**EXERCISE DETAILS:**
Set down, please, exactly the lines below that run from the line with "handle.rotate(ORIGIN, V(0, 0, 1), HANDLE_TURN)" to the line with "obj.matrix_world = world", both lines included.

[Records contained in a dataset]
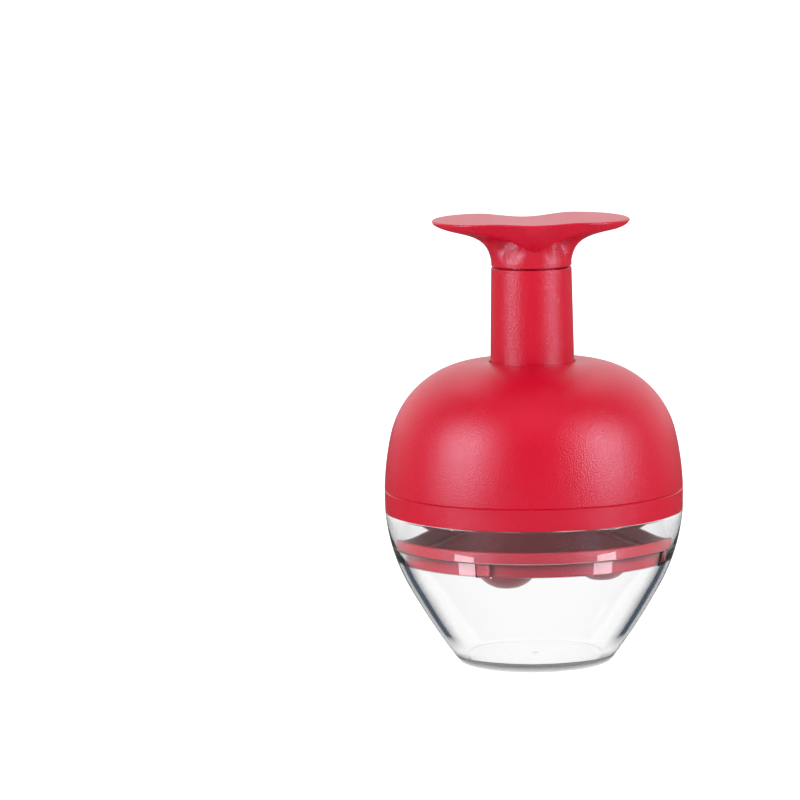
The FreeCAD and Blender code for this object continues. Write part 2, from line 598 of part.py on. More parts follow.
def make_flare():
    """The hollow curve from the neck out to the lobes, wider sideways than front to back."""
    last = math.pi / 2 * (FLARE_SECTIONS - 1) / FLARE_SECTIONS
    middle_z = LOBE_Z + FLARE_SINK - FLARE_R * math.sin(last)
    rings = []
    for step in range(FLARE_SECTIONS):
        turn = math.pi / 2 * step / FLARE_SECTIONS
        wide = TUBE_TOP_R + FLARE_R * (1 - math.cos(turn))
        height = middle_z + FLARE_R * math.sin(turn)
        ellipse = Part.Ellipse(V(0, 0, height), wide, wide * FLARE_SQUASH)
        rings.append(Part.Wire(ellipse.toShape()))
    return Part.makeLoft(rings, True, False)


def outline_rims(lobes):
    """The edges where the lobes' leaning side meets their top."""
    sides = [face for face in lobes.Faces if face.Surface.TypeId == "Part::GeomBSplineSurface"]
    found = []
    for edge in lobes.Edges:
        touching = [face for face in sides if any(edge.isSame(own) for own in face.Edges)]
        middle = edge.valueAt((edge.FirstParameter + edge.LastParameter) / 2)
        if len(touching) == 1 and middle.z > VALLEY_Z - TIP_DROP:
            found.append(edge)
    return found


def make_lobes():
    foot_z = KEEL_Z - FLARE_SINK
    head_z = CREST_Z + FLARE_SINK
    envelope = Part.makeLoft([handle_outline(HANDLE_DRAFT * (CREST_Z - foot_z), foot_z),
                              handle_outline(HANDLE_DRAFT * (CREST_Z - head_z), head_z)], True, True)
    section = handle_section()
    reach = LOBE_FRONT + LOBE_BACK
    section.translate(V(0, -reach, 0))
    lobes = section.extrude(V(0, 2 * reach, 0)).common(envelope)
    return lobes.makeFillet(HANDLE_TOP_FILLET, outline_rims(lobes))


def make_handle():
    neck_z = TUBE_TOP_Z + CAP_SEAM
    neck = cylinder(TUBE_TOP_R, neck_z, LOBE_Z + FLARE_SINK)
    handle = make_lobes().fuse([neck, make_flare()])
    spigot_r = TUBE_BORE_R - CAP_SPIGOT_CLEARANCE
    hollow_top = VALLEY_Z - CAP_HOLLOW_ROOF
    hollow = cylinder(spigot_r - CAP_SPIGOT_WALL, BRIDGE_TOP_Z, hollow_top)
    hollow = hollow.cut(cylinder(CAP_BOSS_R, BRIDGE_TOP_Z, hollow_top))
    handle = handle.fuse(cylinder(spigot_r, BRIDGE_TOP_Z, neck_z)).cut(hollow)
    screw_end = BRIDGE_TOP_Z + HANDLE_SCREW_GRIP + SCREW_CLEARANCE
    handle = handle.cut(cylinder(HANDLE_SCREW_R, BRIDGE_TOP_Z, screw_end))
    handle.rotate(ORIGIN, V(0, 0, 1), HANDLE_TURN)
    return handle


def make_handle_screw():
    screw = cross_headed_screw(HANDLE_SCREW_R, HANDLE_SCREW_HEAD_R, HANDLE_SCREW_HEAD_HEIGHT,
                               BRIDGE_THICKNESS + HANDLE_SCREW_GRIP, SCREW_CLEARANCE)
    screw.rotate(ORIGIN, V(1, 0, 0), 180)
    screw.translate(V(0, 0, BRIDGE_Z))
    return screw


NODES = {
    "pit_bowl": make_bowl(),
    "cherry_tray": make_tray(),
    "base_ring": make_base_ring(),
    "stripper_plate": make_stripper_plate(),
    "plate_screws": make_plate_screws(),
    "dome_shell": make_dome(),
    "return_spring": make_spring(),
    "spring_washer": make_washer(),
    "plunger_tube": make_tube(),
    "punch_clamp": make_clamp(),
    "clamp_screws": make_clamp_screws(),
    "handle_cap": make_handle(),
    "handle_screw": make_handle_screw(),
}
for number, angle in enumerate(CUP_ANGLES, 1):
    NODES[f"punch_{number}"] = make_punch(angle)
    NODES[f"punch_seal_{number}"] = make_seal(angle)

os.makedirs("parts", exist_ok=True)
for node, shape in NODES.items():
    shape.exportStep(f"parts/{node}.step")
    box = shape.BoundBox
    print(f"{node}: {len(shape.Solids)} solids, valid {shape.isValid()}, {shape.Volume:.1f} mm3, "
          f"z {box.ZMin:.2f} to {box.ZMax:.2f}, x {box.XMin:.2f} to {box.XMax:.2f}")
print(f"stroke {STROKE:.2f}, tray circle {CUP_CIRCLE_R:.2f}, height {CREST_Z:.2f}")
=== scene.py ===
# %% [markdown]
# A cherry pitter for four cherries. A clear bowl catches the pits, a red tray holds the cherries
# in cups, and a red domed head drives four steel punches down when its palm handle is pressed.
#
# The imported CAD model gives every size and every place. This script dresses it: it turns and
# sculpts the pieces that show, gives each one a finish built from shader nodes, and sets up the
# studio and the camera.

# %% Load the frame
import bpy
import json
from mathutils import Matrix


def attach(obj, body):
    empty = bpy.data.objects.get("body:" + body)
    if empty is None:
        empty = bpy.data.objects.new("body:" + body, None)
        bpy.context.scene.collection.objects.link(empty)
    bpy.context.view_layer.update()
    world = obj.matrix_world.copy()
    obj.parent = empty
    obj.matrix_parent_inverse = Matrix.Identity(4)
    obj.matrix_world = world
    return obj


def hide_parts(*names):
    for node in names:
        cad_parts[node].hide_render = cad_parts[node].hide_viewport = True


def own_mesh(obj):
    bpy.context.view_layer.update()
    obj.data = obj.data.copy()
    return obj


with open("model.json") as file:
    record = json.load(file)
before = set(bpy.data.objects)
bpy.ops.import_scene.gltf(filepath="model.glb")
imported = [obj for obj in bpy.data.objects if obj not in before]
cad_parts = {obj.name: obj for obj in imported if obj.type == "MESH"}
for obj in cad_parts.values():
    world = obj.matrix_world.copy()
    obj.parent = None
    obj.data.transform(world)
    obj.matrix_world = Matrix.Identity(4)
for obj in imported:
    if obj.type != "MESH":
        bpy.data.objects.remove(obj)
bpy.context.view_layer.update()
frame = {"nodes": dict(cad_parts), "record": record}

# %% Modules and units
import json
import math
import bmesh
import bpy
from mathutils import Euler, Matrix, Vector

MM = 0.001
FULL_TURN = math.tau
print("all sizes below are in millimetres, times MM")

# %% [markdown]
# Shader maths reads badly as a chain of node calls. A small class wraps a socket and overloads
# the arithmetic signs, so that a mask is written as an expression. Any other node comes from one
# method, which sets the node's own settings first and then its sockets. The alternative is to
# place each Math node by hand, which hides the formula.

# %% A socket that can be used in a formula
class Value:
    """An output socket that adds Math nodes when it is used in a formula."""

    def __init__(self, finish, socket):
        self.finish = finish
        self.socket = socket

    def math(self, operation, *operands):
        settings = {"operation": operation}
        return self.finish.node("Math", settings, dict(enumerate(operands)))

    def __add__(self, other):
        return self.math("ADD", self, other)

    def __sub__(self, other):
        return self.math("SUBTRACT", self, other)

    def __rsub__(self, other):
        return self.math("SUBTRACT", other, self)

    def __mul__(self, other):
        return self.math("MULTIPLY", self, other)

    def __gt__(self, other):
        return self.math("GREATER_THAN", self, other)

    def clamped(self):
        return self.math("MAXIMUM", self.math("MINIMUM", self, 1.0), 0.0)

    __radd__ = __add__
    __rmul__ = __mul__


# %% A finish is a material that is being built
class Finish:
    """A material's node tree, with one method that adds any node."""

    def __init__(self, name):
        self.material = bpy.data.materials.new(name)
        self.material.use_nodes = True
        self.tree = self.material.node_tree
        self.tree.nodes.clear()

    def node(self, kind, settings=None, inputs=None, output=0):
        node = self.tree.nodes.new("ShaderNode" + kind)
        for name, value in (settings or {}).items():
            if name == "stops":
                self.set_stops(node.color_ramp, value)
            else:
                setattr(node, name, value)
        for name, value in (inputs or {}).items():
            if isinstance(value, Value):
                self.tree.links.new(value.socket, node.inputs[name])
            else:
                node.inputs[name].default_value = value
        return Value(self, node.outputs[output]) if node.outputs else None

    def set_stops(self, ramp, stops):
        while len(ramp.elements) < len(stops):
            ramp.elements.new(0.5)
        for element, (position, colour) in zip(ramp.elements, stops):
            element.position = position
            element.color = colour

    def place(self):
        """Object coordinates, in metres, the same for every piece."""
        return self.node("TexCoord", output="Object")

    def noise(self, per_metre, detail=2.0, roughness=0.5, vector=None):
        inputs = {"Vector": vector or self.place(), "Scale": per_metre, "Detail": detail,
                  "Roughness": roughness}
        return self.node("TexNoise", {}, inputs)

    def mix(self, factor, first, second):
        """A colour between two colours."""
        return self.node("Mix", {"data_type": "RGBA"}, {0: factor, 6: first, 7: second}, output=2)

    def bump(self, height, depth, strength=1.0):
        return self.node("Bump", {}, {"Height": height, "Distance": depth, "Strength": strength})

    def dot(self, first, second):
        """The dot product of two vectors."""
        settings = {"operation": "DOT_PRODUCT"}
        return self.node("VectorMath", settings, {0: first, 1: second}, output="Value")

    def fade(self, distance, length):
        """0 where the distance is negative, rising to 1 over a length."""
        return (distance * (1 / length)).clamped()

    def seen_through(self):
        """1 for what the camera sees through the clear plastic, 0 for light on a dull surface."""
        before_diffuse = (1 - self.node("LightPath", output="Diffuse Depth")).clamped()
        return self.node("LightPath", output="Is Transmission Ray") * before_diffuse

    def surface(self, inputs):
        shader = self.node("BsdfPrincipled", {}, inputs)
        self.node("OutputMaterial", {}, {"Surface": shader})
        return self.material


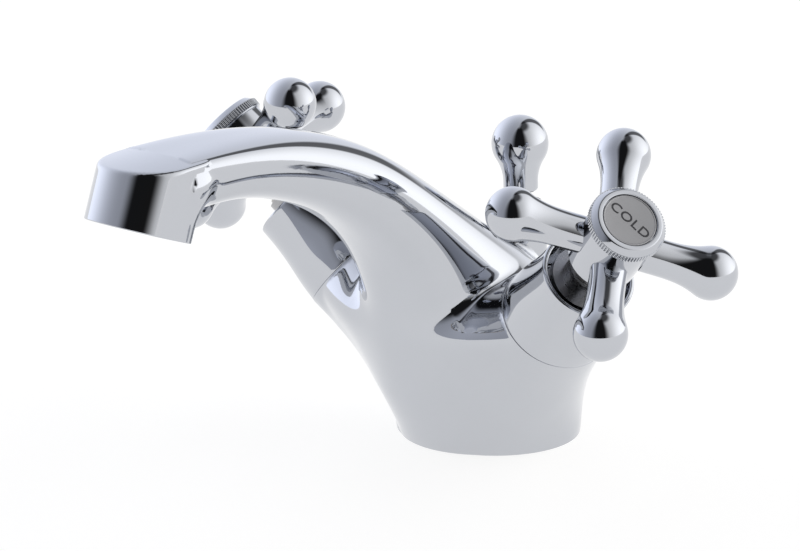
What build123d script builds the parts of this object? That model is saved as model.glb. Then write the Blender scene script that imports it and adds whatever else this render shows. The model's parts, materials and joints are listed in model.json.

**RESPONSE TO THE TASK:**
    handle.rotate(ORIGIN, V(0, 0, 1), HANDLE_TURN)
    return handle


def make_handle_screw():
    screw = cross_headed_screw(HANDLE_SCREW_R, HANDLE_SCREW_HEAD_R, HANDLE_SCREW_HEAD_HEIGHT,
                               BRIDGE_THICKNESS + HANDLE_SCREW_GRIP, SCREW_CLEARANCE)
    screw.rotate(ORIGIN, V(1, 0, 0), 180)
    screw.translate(V(0, 0, BRIDGE_Z))
    return screw


NODES = {
    "pit_bowl": make_bowl(),
    "cherry_tray": make_tray(),
    "base_ring": make_base_ring(),
    "stripper_plate": make_stripper_plate(),
    "plate_screws": make_plate_screws(),
    "dome_shell": make_dome(),
    "return_spring": make_spring(),
    "spring_washer": make_washer(),
    "plunger_tube": make_tube(),
    "punch_clamp": make_clamp(),
    "clamp_screws": make_clamp_screws(),
    "handle_cap": make_handle(),
    "handle_screw": make_handle_screw(),
}
for number, angle in enumerate(CUP_ANGLES, 1):
    NODES[f"punch_{number}"] = make_punch(angle)
    NODES[f"punch_seal_{number}"] = make_seal(angle)

os.makedirs("parts", exist_ok=True)
for node, shape in NODES.items():
    shape.exportStep(f"parts/{node}.step")
    box = shape.BoundBox
    print(f"{node}: {len(shape.Solids)} solids, valid {shape.isValid()}, {shape.Volume:.1f} mm3, "
          f"z {box.ZMin:.2f} to {box.ZMax:.2f}, x {box.XMin:.2f} to {box.XMax:.2f}")
print(f"stroke {STROKE:.2f}, tray circle {CUP_CIRCLE_R:.2f}, height {CREST_Z:.2f}")
=== scene.py ===
# %% [markdown]
# A cherry pitter for four cherries. A clear bowl catches the pits, a red tray holds the cherries
# in cups, and a red domed head drives four steel punches down when its palm handle is pressed.
#
# The imported CAD model gives every size and every place. This script dresses it: it turns and
# sculpts the pieces that show, gives each one a finish built from shader nodes, and sets up the
# studio and the camera.

# %% Load the frame
import bpy
import json
from mathutils import Matrix


def attach(obj, body):
    empty = bpy.data.objects.get("body:" + body)
    if empty is None:
        empty = bpy.data.objects.new("body:" + body, None)
        bpy.context.scene.collection.objects.link(empty)
    bpy.context.view_layer.update()
    world = obj.matrix_world.copy()
    obj.parent = empty
    obj.matrix_parent_inverse = Matrix.Identity(4)
    obj.matrix_world = world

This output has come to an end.